Hillary Rodham Clinton helped draft a real estate document that put a $400,000 price tag on vacant land south of Little Rock, Ark. But the 22.5-acre parcel fetched a mere $38,000 when the federal government - in the bailout of the S&L; industry - finally unloaded the property six years later.
That’s the picture that emerges from exhibits to a federal regulators’ report on Castle Grande, a failed 1,050-acre development that is now a focus of Whitewater prosecutor Kenneth Starr’s criminal investigation of President Clinton and his wife.
Over the years, the 22.5-acre property called Holman Acres was assigned values between $70,000 and $170,000 - but never anything close to the price tag in the real estate option handled by the first lady as a lawyer in 1986, records show.
Whitewater criminal investigators are looking into whether the land price was inflated as part of a scheme by the S&L;, Madison Guaranty, to disguise improper real estate commissions to prominent Little Rock businessman Seth Ward. Ward is the father-in-law of a former law partner of Hillary Clinton, Webster Hubbell. Hubbell, a former associate attorney general, is in prison for bilking clients.
Hillary Clinton said in sworn answers earlier this year that she recalls nothing about her work on Holman Acres, but conceded that word processing codes on the documents indicated at least some of the documents were produced by her.
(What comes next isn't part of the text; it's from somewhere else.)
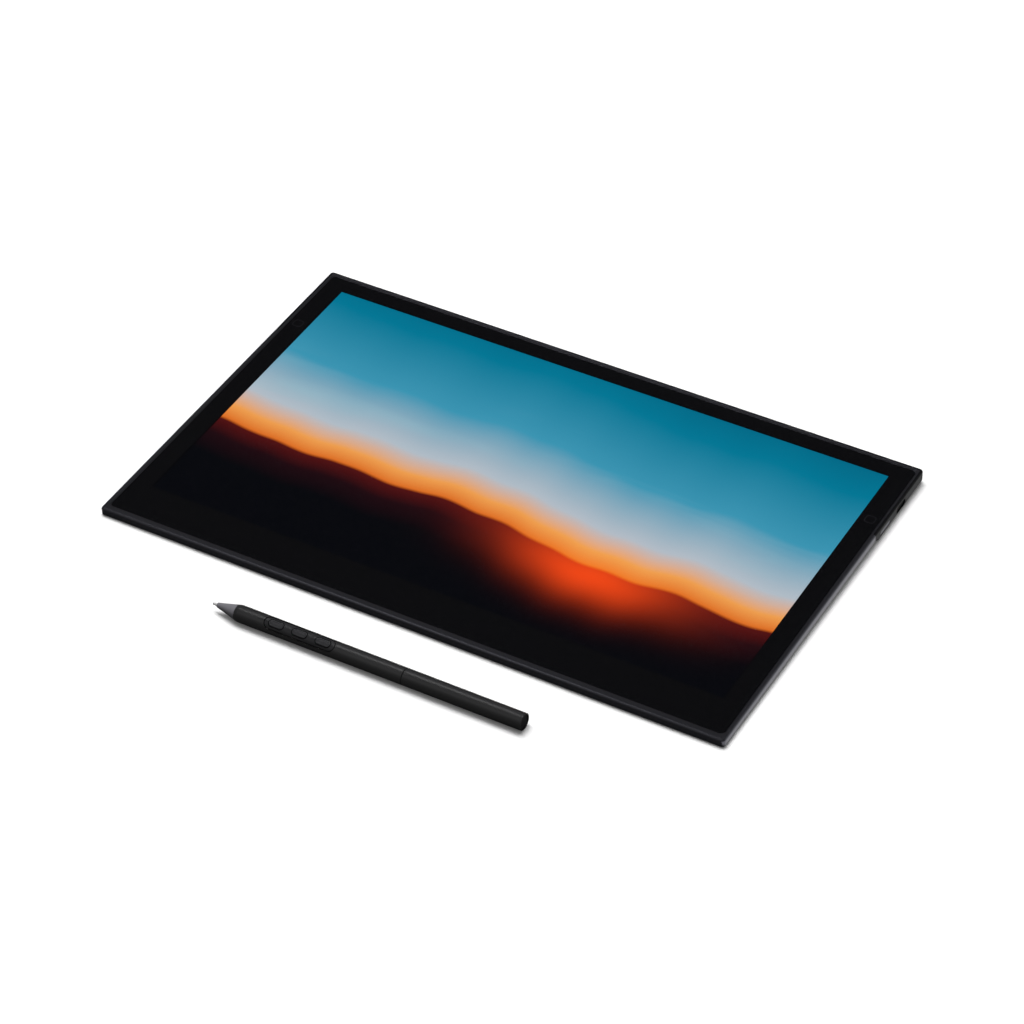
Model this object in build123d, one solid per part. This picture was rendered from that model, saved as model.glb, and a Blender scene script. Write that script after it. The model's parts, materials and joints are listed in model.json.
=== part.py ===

At the request of Senate Republicans, the Federal Deposit Insurance Corp. reviewed the transaction and concluded last month that Clinton prepared the land option and that it was improperly used by the S&L; to hide from regulators improper payments to Ward.
The property remains vacant.
Acting at the behest of Ward and the S&L; owned by Whitewater partner James McDougal, Clinton drafted a real estate option on May 1, 1986. It gave a subsidiary of McDougal’s S&L; the right to take Holman Acres from Ward for $400,000.
The option was never executed. But the FDIC report said it was important because it established a price for Holman Acres.
While Holman Acres was a money-loser for the government, it proved beneficial to Ward.
Ward had used the land as collateral, taking out a $400,000 loan from McDougal’s S&L; on March 31, 1986.
Two months after the loan to Ward, the S&L; released Ward from personal liability in the deal, meaning the institution had no right to sue him if he refused to pay back the money. Six months later, Ward turned Holman Acres over to the S&L; as payment in full for the $300,000 balance on his loan.
Months before, the S&L; had an opportunity to buy Holman Acres from Ward for just $70,000.